### [TASK STATEMENT]
Where the word "from" occurs in a line, return that line.

### [SOURCE MATERIAL]
---*---

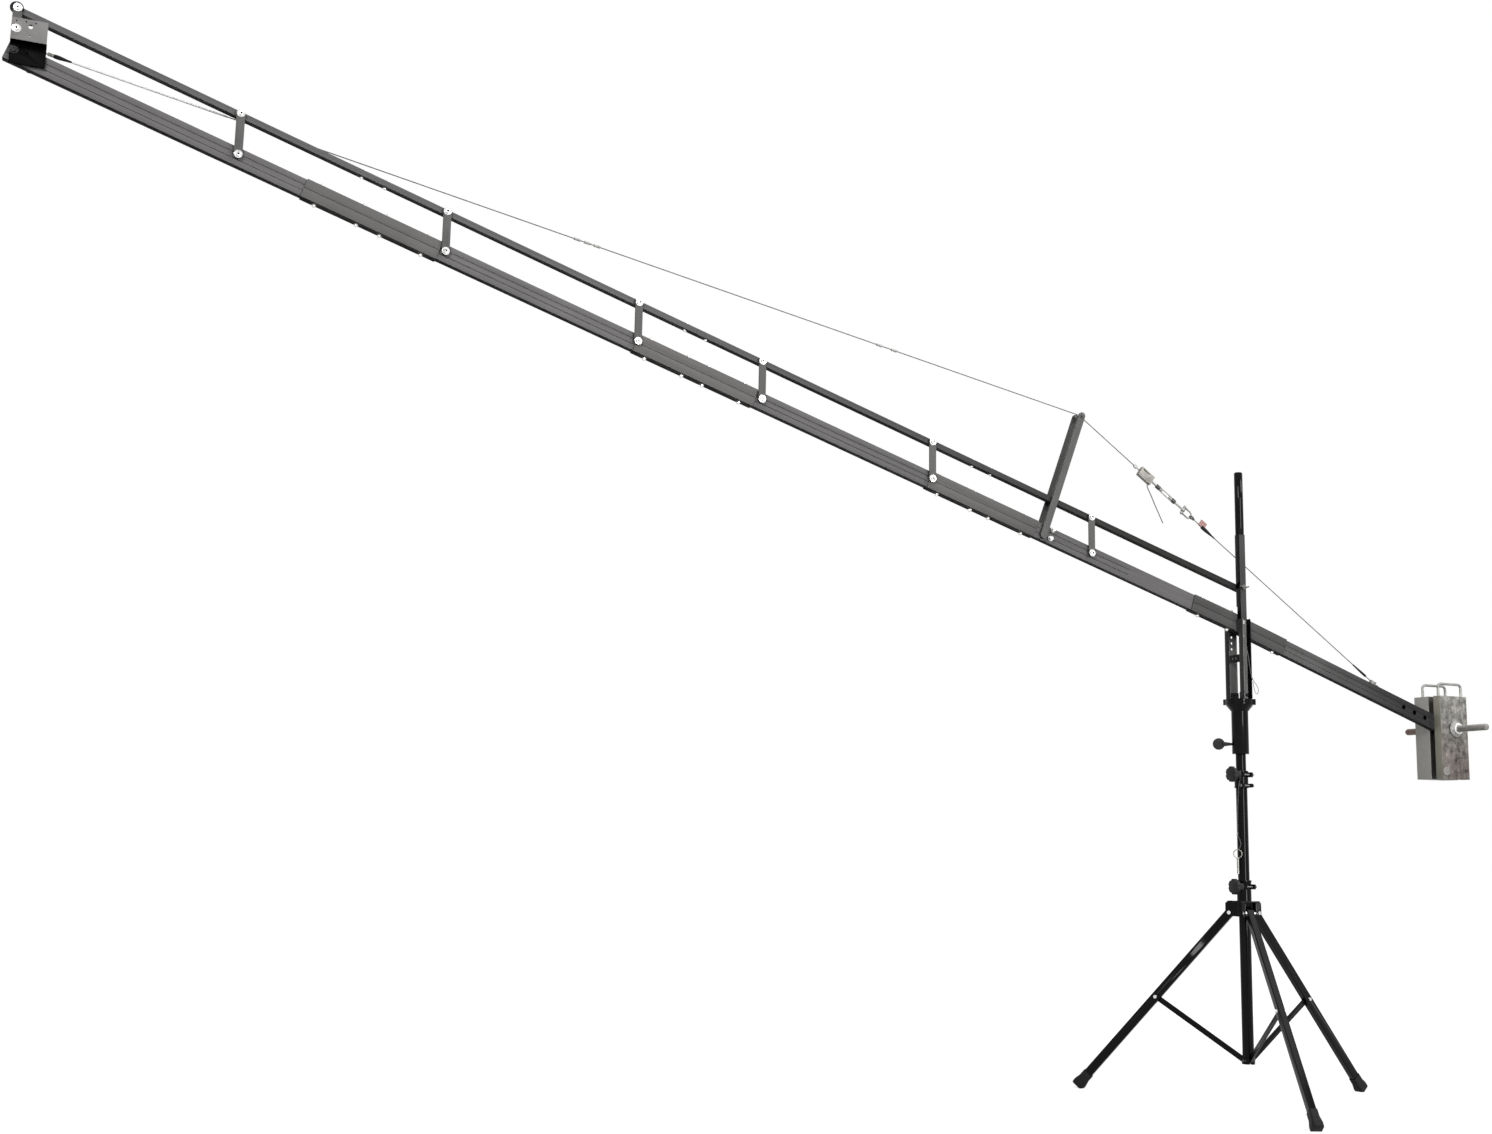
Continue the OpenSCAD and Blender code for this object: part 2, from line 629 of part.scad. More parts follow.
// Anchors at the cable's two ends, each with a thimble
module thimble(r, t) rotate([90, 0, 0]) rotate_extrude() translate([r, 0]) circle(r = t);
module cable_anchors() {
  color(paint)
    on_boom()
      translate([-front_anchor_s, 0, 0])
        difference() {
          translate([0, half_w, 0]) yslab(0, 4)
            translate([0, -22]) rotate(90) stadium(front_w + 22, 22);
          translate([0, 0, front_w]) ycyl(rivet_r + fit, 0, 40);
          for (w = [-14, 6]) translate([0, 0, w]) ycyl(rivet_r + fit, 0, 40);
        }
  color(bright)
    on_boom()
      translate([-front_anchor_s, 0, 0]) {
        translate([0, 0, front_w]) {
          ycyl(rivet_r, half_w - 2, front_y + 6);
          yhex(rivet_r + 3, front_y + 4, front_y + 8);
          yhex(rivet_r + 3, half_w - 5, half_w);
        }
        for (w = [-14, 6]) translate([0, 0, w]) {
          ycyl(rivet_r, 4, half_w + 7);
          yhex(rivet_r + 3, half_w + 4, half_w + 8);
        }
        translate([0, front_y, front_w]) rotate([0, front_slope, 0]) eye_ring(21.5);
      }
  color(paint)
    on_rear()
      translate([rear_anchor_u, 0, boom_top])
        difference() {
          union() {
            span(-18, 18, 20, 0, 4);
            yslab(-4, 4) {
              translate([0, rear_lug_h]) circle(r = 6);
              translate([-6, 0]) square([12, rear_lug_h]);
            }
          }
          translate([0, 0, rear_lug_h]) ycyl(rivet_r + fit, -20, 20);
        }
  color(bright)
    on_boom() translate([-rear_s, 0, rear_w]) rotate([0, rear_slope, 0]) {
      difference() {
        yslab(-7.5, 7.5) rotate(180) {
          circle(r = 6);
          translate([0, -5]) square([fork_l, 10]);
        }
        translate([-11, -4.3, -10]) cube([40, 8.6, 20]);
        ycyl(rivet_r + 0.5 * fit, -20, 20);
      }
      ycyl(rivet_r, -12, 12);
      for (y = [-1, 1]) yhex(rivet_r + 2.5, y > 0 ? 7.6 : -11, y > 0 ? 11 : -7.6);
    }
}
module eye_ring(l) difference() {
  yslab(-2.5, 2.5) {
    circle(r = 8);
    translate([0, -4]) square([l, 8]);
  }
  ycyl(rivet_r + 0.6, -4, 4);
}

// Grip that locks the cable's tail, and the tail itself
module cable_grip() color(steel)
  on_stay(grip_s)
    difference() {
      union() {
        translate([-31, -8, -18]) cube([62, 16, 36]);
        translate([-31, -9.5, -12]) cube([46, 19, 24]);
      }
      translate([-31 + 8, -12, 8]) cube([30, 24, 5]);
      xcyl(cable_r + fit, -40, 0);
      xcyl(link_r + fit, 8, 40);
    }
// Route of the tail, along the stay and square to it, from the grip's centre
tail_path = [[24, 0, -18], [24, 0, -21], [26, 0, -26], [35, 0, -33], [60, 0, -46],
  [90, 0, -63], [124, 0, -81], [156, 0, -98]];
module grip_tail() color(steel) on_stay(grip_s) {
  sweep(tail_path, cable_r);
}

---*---

### [RESULT OF THIS EXERCISE]
Continue the OpenSCAD and Blender code for this object: part 2, from line 629 of part.scad. More parts follow.
// Route of the tail, along the stay and square to it, from the grip's centre